Mais gardons-nous de croire qu'il y ait, dans l'exemple de Pascal, de quoi autoriser une imprudente précipitation et justifier cette dangereuse maxime, que le talent peut se passer de travail. Si Pascal jouissait en effet de ce privilége, qui pourrait prétendre le partage avec lui?
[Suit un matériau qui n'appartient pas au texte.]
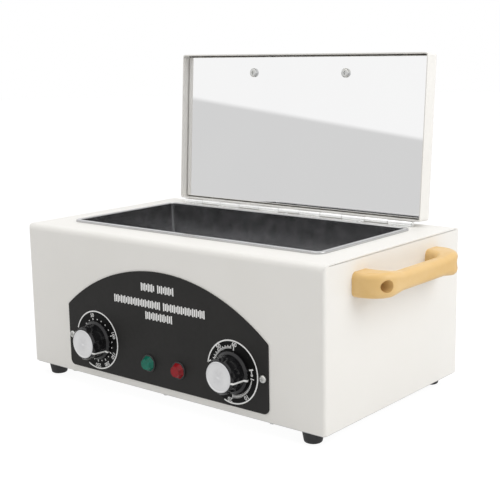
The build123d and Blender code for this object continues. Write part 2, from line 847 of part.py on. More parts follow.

Mais il n'hésiste jamais à refaire six ou dix fois le même ouvrage, moins, il est vrai, pour y effacer des taches, que pour y ajouter de nouvelles beautés qui naissent en foule de la prodigieuse richesse de son esprit.

Pascal est, dans tous les sujets dont il s'occupe, un écrivain du premier ordre: soit qu'il combine les arides abstractions de la Géométrie, soit qu'il se réjouisse de la science et du plein du P. Noël; qu'il se livre aux épanchemens de l'amitié, ou qu'il rédige un projet de mandement, on le retrouve toujours dans cette grande diversité de matières, où il fait couler avec la mème aisance sa plume élégante et suave. Non qu'il soit par-tout de la même perfection, et qu'il inspire à tout propos le même intérêt: quel auteur en serait capable?